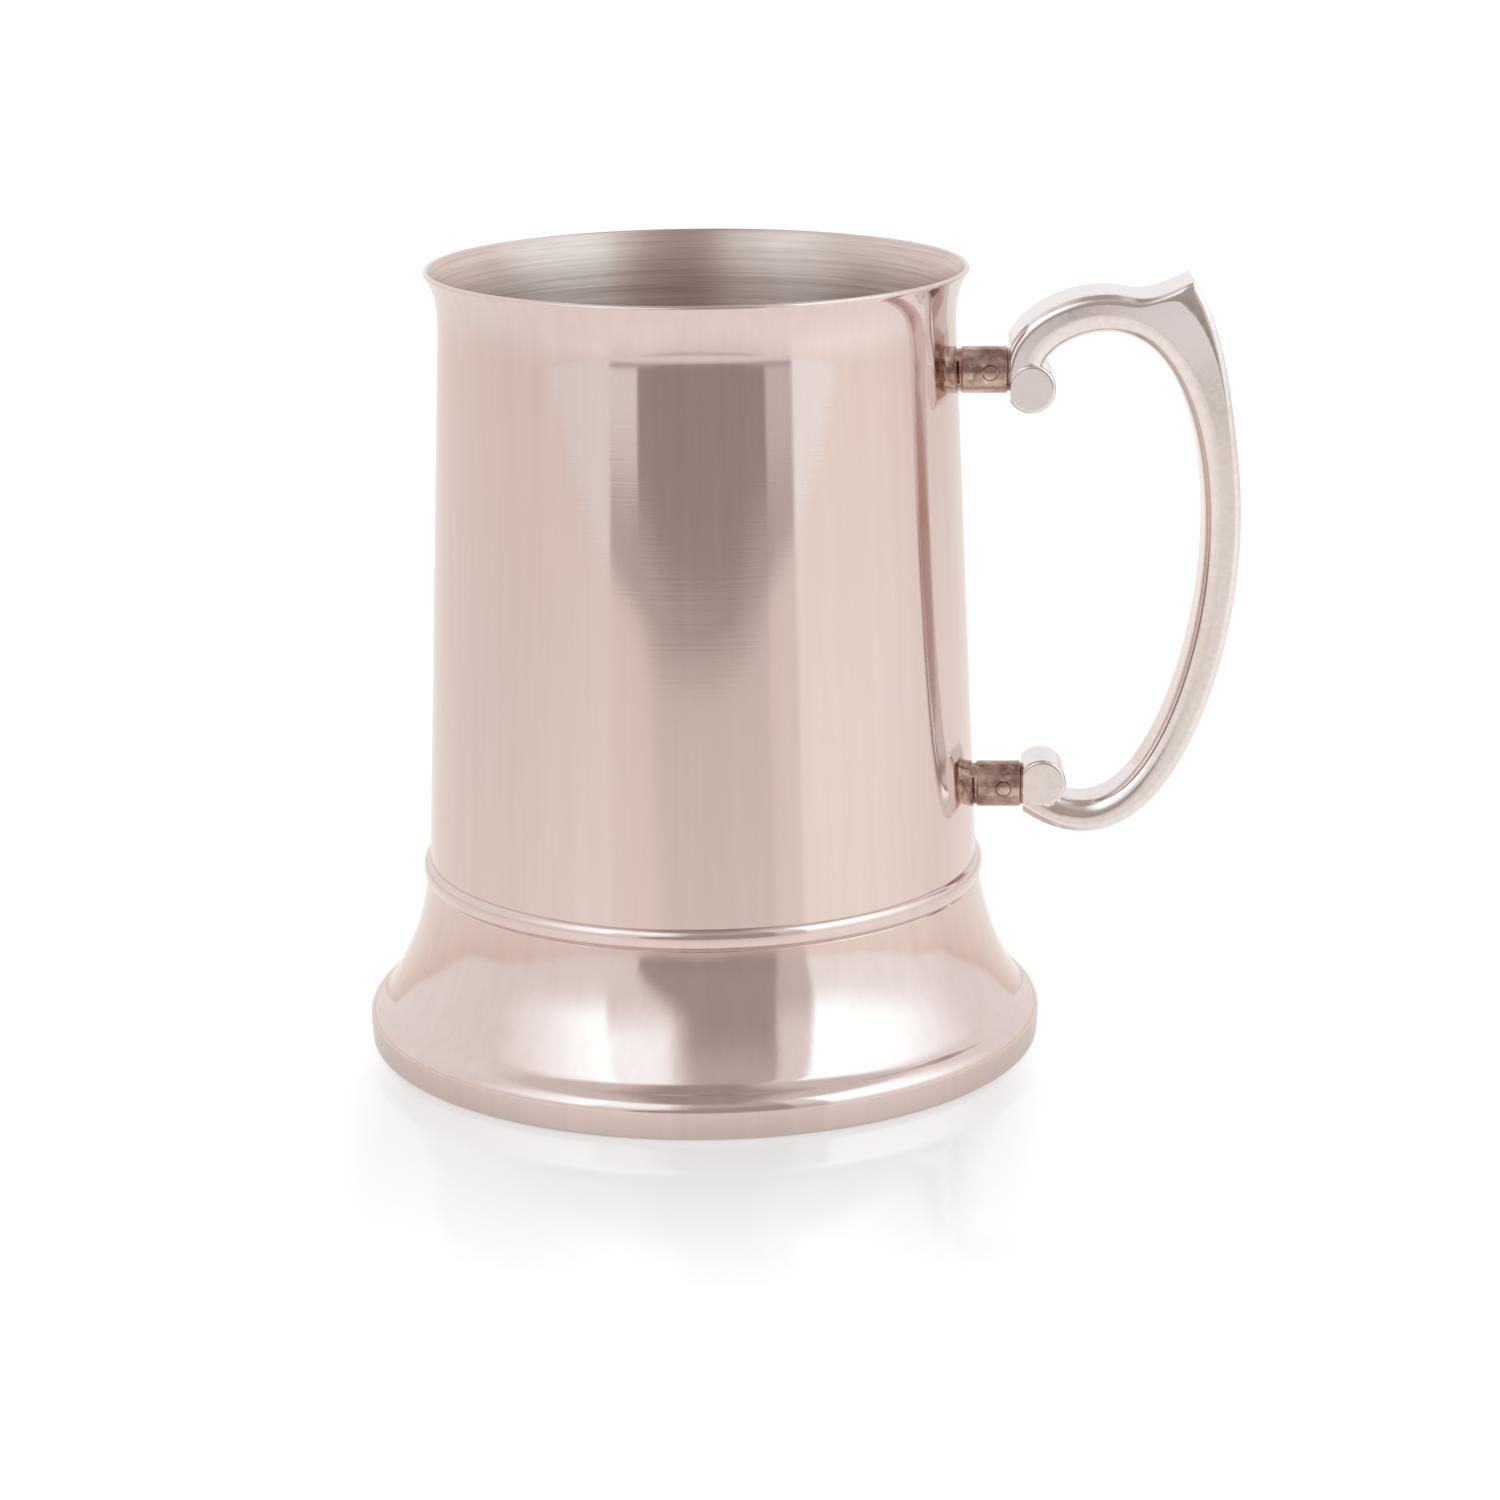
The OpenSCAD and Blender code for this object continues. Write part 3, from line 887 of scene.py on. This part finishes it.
def floor_material():
    """White sheet with a faint mirror image in front of the foot, fading away from it."""
    f = Finish("white_floor")
    white = f.add("BsdfDiffuse", {"Color": colour(0.30, 0.30, 0.30)}).outputs[0]
    glow = f.add("Emission", {"Color": colour(1, 1, 1), "Strength": 0.80}).outputs[0]
    base = f.add("AddShader", {0: white, 1: glow}).outputs[0]
    mirror = f.add("BsdfGlossy", {"Color": colour(0.60, 0.585, 0.575), "Roughness": 0.10}).outputs[0]
    away = f.fit(f.radius(), *MIRROR_AWAY, MIRROR_SHARE, 0)
    aside = f.math("ABSOLUTE", f.axis("X"))
    in_front = f.fit(f.axis("Y"), *MIRROR_BACK, 1, 0)
    below = f.math("MULTIPLY", f.fit(aside, *MIRROR_SIDE, 1, 0), in_front)
    share = f.math("MULTIPLY", away, below)
    return f.surface(f.add("MixShader", {0: share, 1: base, 2: mirror}).outputs[0])


def white_level(f, x, y):
    """How white the surroundings are: in front brighter on the right than on the left."""
    return f.mix(f.fit(y, -0.1, 0.5), f.fit(x, -0.5, 0.5, 0.95, 1.10), 0.985)


def camera_shade(f):
    """The soft shade that the camera casts on the table's front edge."""
    across = f.math("DIVIDE", f.math("SUBTRACT", f.axis("X"), SHADE_ASIDE), SHADE_WIDE)
    along = f.math("DIVIDE", f.math("ADD", f.axis("Y"), TABLE_FRONT), SHADE_DEEP)
    squares = f.math("ADD", f.math("MULTIPLY", across, across), f.math("MULTIPLY", along, along))
    return f.fit(f.math("SQRT", squares), 0.8, 1.15, 0.76, 1.0)


def table_material():
    """The table as the metal sees it: glossy white, dim where the foot or the camera shades it."""
    f = Finish("white_table_in_metal")
    foot_shade = f.fit(f.radius(), FOOT_HIGH.x - 1 * MM, FOOT_HIGH.x + FOOT_SHADE, 0.70, 1.0)
    shades = f.math("MULTIPLY", foot_shade, camera_shade(f))
    bright = f.math("MULTIPLY", white_level(f, f.axis("X"), f.axis("Y")), shades)
    beside = f.fit(f.math("ABSOLUTE", f.axis("X")), 0.08, 0.40)
    tint = f.blend(beside, colour(1, 0.985, 0.960), colour(1, 1.010, 1.010))
    white = f.add("Emission", {"Color": tint, "Strength": bright}).outputs[0]
    gloss = f.add("BsdfGlossy", {"Color": colour(0.90, 0.78, 0.68), "Roughness": 0.12}).outputs[0]
    edge_on = f.add("Fresnel", {"IOR": 1.45}).outputs[0]
    return f.surface(f.add("MixShader", {0: edge_on, 1: white, 2: gloss}).outputs[0])


def backdrop_material():
    """Plain bright white."""
    f = Finish("white_backdrop")
    return f.surface(f.add("Emission", {"Color": colour(1, 1, 1), "Strength": 1.15}).outputs[0])


def window(f, value, low, high, soft):
    """1 between two angles and 0 outside, with soft edges."""
    up = f.fit(value, low - soft, low + soft)
    down = f.fit(value, high - soft, high + soft, 1, 0)
    return f.math("MULTIPLY", up, down)


def surroundings(f):
    """Brightness of the studio by direction, for the metal to reflect.

    White walls, a softbox on each side, a dimmer ceiling, and the dark opening in front where the
    camera stands.
    """
    way = f.add("SeparateXYZ", {0: f.add("TexCoord").outputs["Generated"]}).outputs
    turned = f.math("ARCTAN2", way["X"], f.math("MULTIPLY", way["Y"], -1.0))
    aside = f.math("DIVIDE", f.math("SUBTRACT", turned, CAMERA_ROUND), DEG)
    height = f.math("DIVIDE", f.math("ARCSINE", way["Z"]), DEG)
    white = softboxes(f, aside, height, white_level(f, way["X"], way["Y"]))
    opening = window(f, aside, *OPENING, OPENING_SOFT)
    around = f.mix(opening, white, front_opening(f, aside, height))
    ceiling = f.fit(f.math("ABSOLUTE", way["X"]), 0.12, 0.34, 0.46, 0.80)
    return f.mix(f.fit(height, *CEILING_STARTS), around, ceiling)


def softboxes(f, aside, height, white):
    """The walls with a brighter panel left and right."""
    far_left = f.fit(aside, -86, -42, kind="LINEAR")
    left = f.math("MULTIPLY", far_left, f.fit(aside, *LEFT_BOX_ENDS, 1, 0))
    right = f.math("MULTIPLY", f.fit(aside, *RIGHT_BOX_STARTS), f.fit(aside, 66, 120, 1, 0))
    panels = f.math("ADD", f.math("MULTIPLY", left, 0.52), f.math("MULTIPLY", right, 0.40))
    return f.math("ADD", white, f.math("MULTIPLY", panels, f.fit(height, 5, 20)))


def front_opening(f, aside, height):
    """Screens on a dim edge of floor, beside a dark doorway."""
    low_screens = f.fit(aside, -30, 30, 0.93, 0.73)
    high_screens = f.fit(aside, -30, 30, 1.30, 0.95)
    screens = f.mix(f.fit(height, 10, 30), low_screens, high_screens)
    floor_edge = f.mix(f.fit(height, DOOR_FOOT, DOOR_FOOT + 0.15), 0.92, 0.56)
    walls = f.mix(f.fit(height, *FLOOR_ENDS), floor_edge, screens)
    dark = f.mix(f.fit(height, -6, 6), 0.39, 0.47)
    dark = f.mix(f.fit(height, 22, 42), dark, 0.63)
    return f.mix(doorway(f, aside, height), walls, dark)


def doorway(f, aside, height):
    """1 in the doorway and 0 outside: its left side slants and softens upwards, its foot is a U."""
    soft = f.fit(height, -2, 14, 1, 8)
    left = f.math("SUBTRACT", aside, f.fit(height, 0, 24, -26, -10))
    left = f.fit(f.math("DIVIDE", left, soft), -1, 1)
    sides = f.math("MULTIPLY", left, f.fit(aside, *DOOR_RIGHT, 1, 0))
    bow = f.math("ABSOLUTE", f.math("DIVIDE", f.math("SUBTRACT", aside, DOOR_MIDDLE), DOOR_HALF))
    rise = f.math("MULTIPLY", f.math("MAXIMUM", f.math("SUBTRACT", bow, 0.37), 0.0), 3.1)
    above = f.fit(f.math("SUBTRACT", height, rise), DOOR_FOOT, DOOR_FOOT + 0.2)
    return f.math("MULTIPLY", sides, above)


class Sky(Finish):
    """The same short calls on the world's node tree."""

    def __init__(self, name):
        self.world = bpy.data.worlds.new(name)
        self.world.use_nodes = True
        self.tree = self.world.node_tree


def tinted(f, level):
    """A neutral white, warmer where the studio is dark and cooler in its softboxes."""
    glare = f.math("POWER", f.math("MAXIMUM", level, 1.0), 0.3)
    green = f.math("MULTIPLY", f.math("POWER", level, 1.14), glare)
    blue = f.math("MULTIPLY", f.math("POWER", level, 1.22), glare)
    return f.add("CombineColor", {"Red": level, "Green": green, "Blue": blue}).outputs[0]


def studio():
    """White surroundings, and a soft light overhead for the floor."""
    sky = Sky("studio")
    background = sky.tree.nodes["Background"]
    sky.feed(background.inputs["Color"], tinted(sky, surroundings(sky)))
    bpy.context.scene.world = sky.world
    softbox("overhead_softbox", size=0.8, place=(0.1, 0.0, 1.0), aim=(0, 0, 0), radiance=0.5)


def softbox(name, size, place, aim, radiance):
    """A soft area light that doesn't show itself."""
    data = bpy.data.lights.new(name, "AREA")
    data.size = size
    data.energy = radiance * pi * size * size
    light = bpy.data.objects.new(name, data)
    light.location = place
    light.rotation_euler = (Vector(aim) - Vector(place)).to_track_quat("-Z", "Y").to_euler()
    light.visible_camera = False
    light.visible_glossy = False
    bpy.context.scene.collection.objects.link(light)


def backdrop():
    """A white wall all round, so that the camera never looks into the studio."""
    radius, low, high, steps = 5.9, -0.2, 5.0, 48
    angles = [2 * pi * i / steps for i in range(steps + 1)]
    rows = [[(radius * cos(a), radius * sin(a), z) for a in angles] for z in (low, high)]
    sheet_object("backdrop", rows, backdrop_material(), camera=True)


def stage():
    """Camera, light, floor, table and backdrop, with their colours shown as they are."""
    camera()
    studio()
    floor_sheet = square(FLOOR_SIDE, -FLOOR_SIDE, FLOOR_Z)
    sheet_object("floor", floor_sheet, floor_material(), camera=True)
    table = square(TABLE_SIDE, -TABLE_FRONT, TABLE_Z)
    sheet_object("table", table, table_material(), glossy=True)
    backdrop()
    view = bpy.context.scene.view_settings
    view.view_transform = "Standard"
    view.look = "None"


# ---- the tankard ----------------------------------------------------------------------------


def tankard():
    """All ten pieces, in their finishes."""
    polished = polished_shell("polished_sheet_steel", smoothest=0.058, roughest=0.088, grain_pull=0.4)
    spun = polished_shell("polished_spun_steel", smoothest=0.08, roughest=0.13, grain_pull=0.55)
    satin, disc, bright = satin_well(), satin_disc(), bright_handle()
    browned = heat_tinted("browned_steel", dark=colour(0.34, 0.215, 0.180),
                          mid=colour(0.60, 0.455, 0.390), light=colour(0.78, 0.655, 0.600))
    pin_metal = heat_tinted("browned_pin", dark=colour(0.40, 0.26, 0.21),
                            mid=colour(0.62, 0.48, 0.41), light=colour(0.76, 0.65, 0.58))
    joints = [Joint("upper"), Joint("lower")]
    body_wall(polished, satin)
    cup_bottom(disc)
    foot_skirt(spun, disc)
    seam_bead(spun)
    base_plate(disc)
    for joint in joints:
        ferrule(joint, browned)
        lock_pin(joint, pin_metal)
    handle(joints, bright)


stage()
tankard()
————————
* What to work on:
Everything from the first line of the data through the line containing "0.95, 1.10), 0.985)" should be echoed exactly. Add nothing.

* Expected answer:
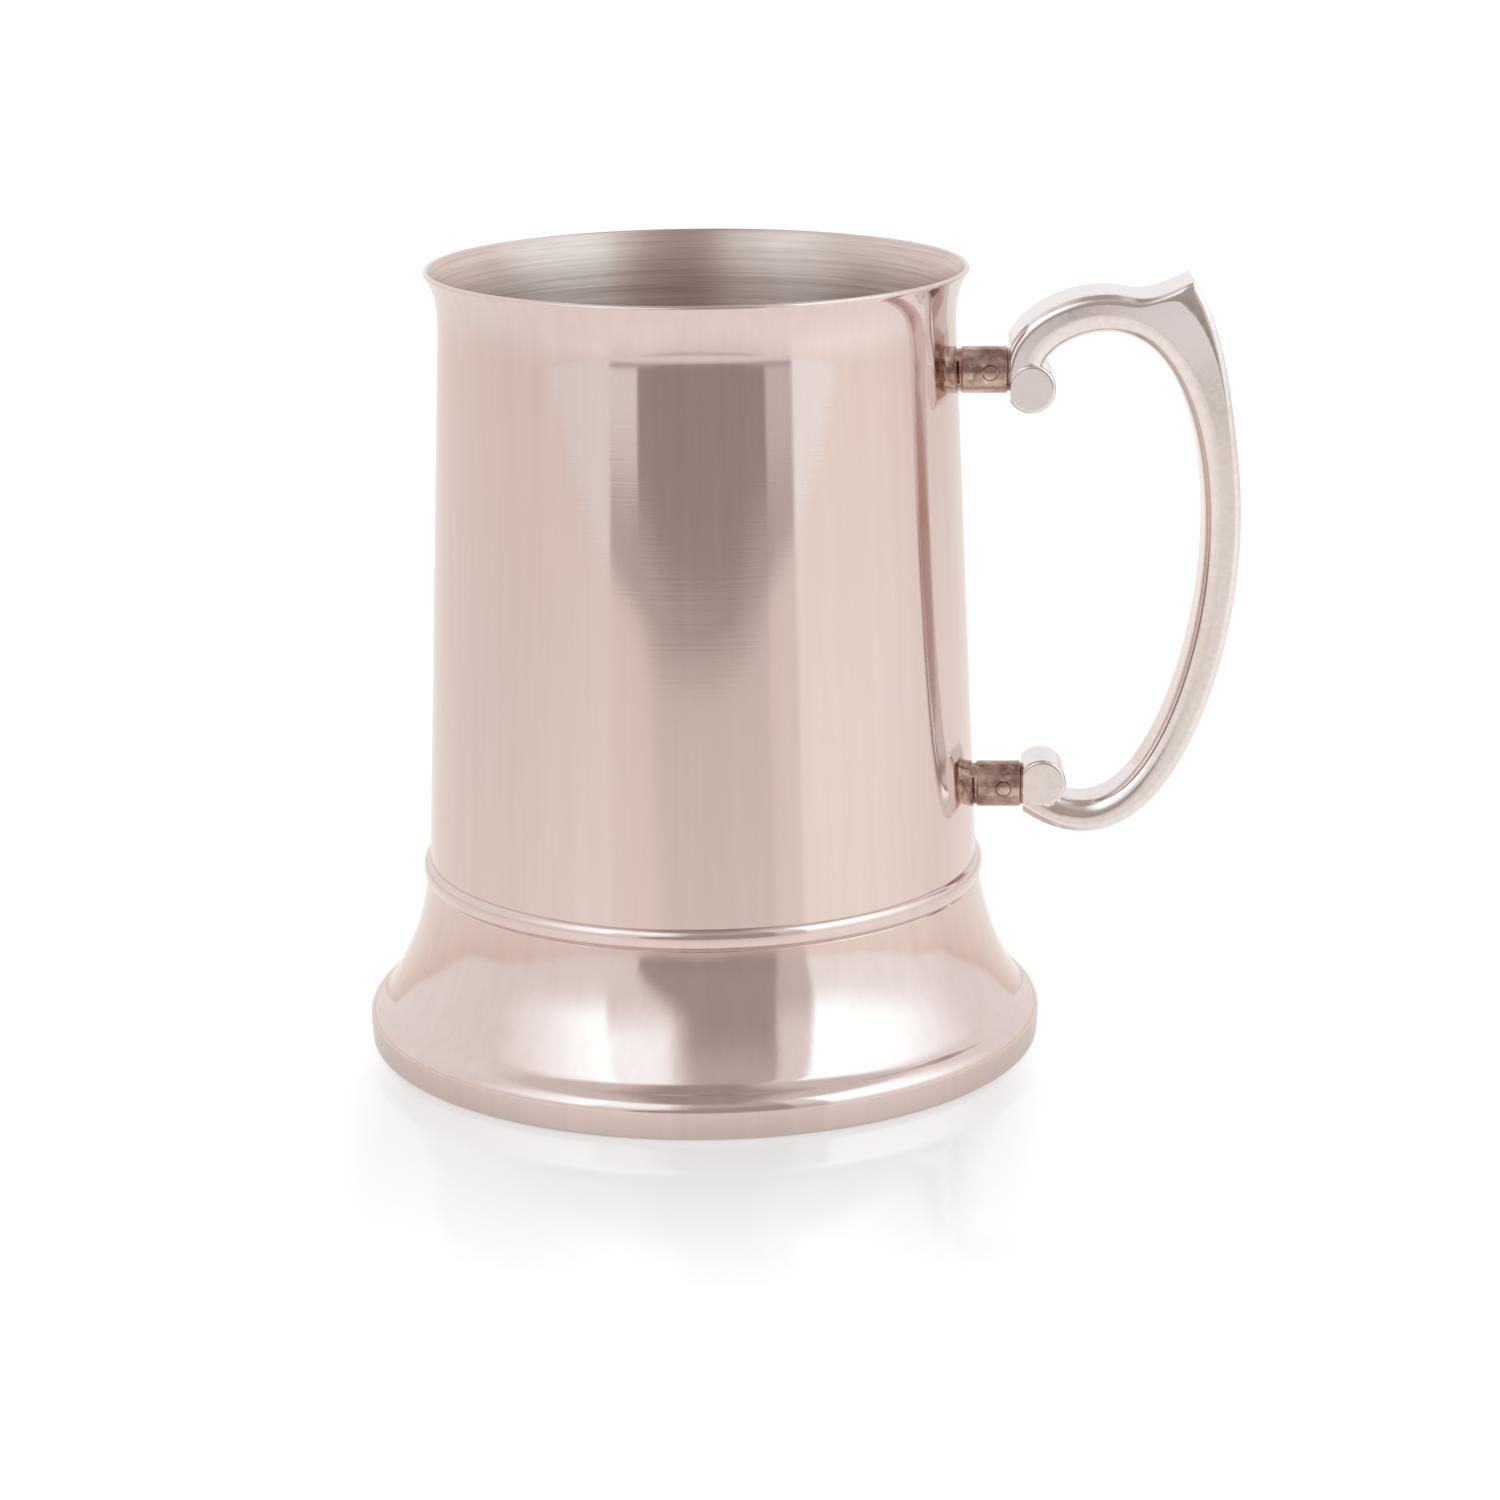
The OpenSCAD and Blender code for this object continues. Write part 3, from line 887 of scene.py on. This part finishes it.
def floor_material():
    """White sheet with a faint mirror image in front of the foot, fading away from it."""
    f = Finish("white_floor")
    white = f.add("BsdfDiffuse", {"Color": colour(0.30, 0.30, 0.30)}).outputs[0]
    glow = f.add("Emission", {"Color": colour(1, 1, 1), "Strength": 0.80}).outputs[0]
    base = f.add("AddShader", {0: white, 1: glow}).outputs[0]
    mirror = f.add("BsdfGlossy", {"Color": colour(0.60, 0.585, 0.575), "Roughness": 0.10}).outputs[0]
    away = f.fit(f.radius(), *MIRROR_AWAY, MIRROR_SHARE, 0)
    aside = f.math("ABSOLUTE", f.axis("X"))
    in_front = f.fit(f.axis("Y"), *MIRROR_BACK, 1, 0)
    below = f.math("MULTIPLY", f.fit(aside, *MIRROR_SIDE, 1, 0), in_front)
    share = f.math("MULTIPLY", away, below)
    return f.surface(f.add("MixShader", {0: share, 1: base, 2: mirror}).outputs[0])


def white_level(f, x, y):
    """How white the surroundings are: in front brighter on the right than on the left."""
    return f.mix(f.fit(y, -0.1, 0.5), f.fit(x, -0.5, 0.5, 0.95, 1.10), 0.985)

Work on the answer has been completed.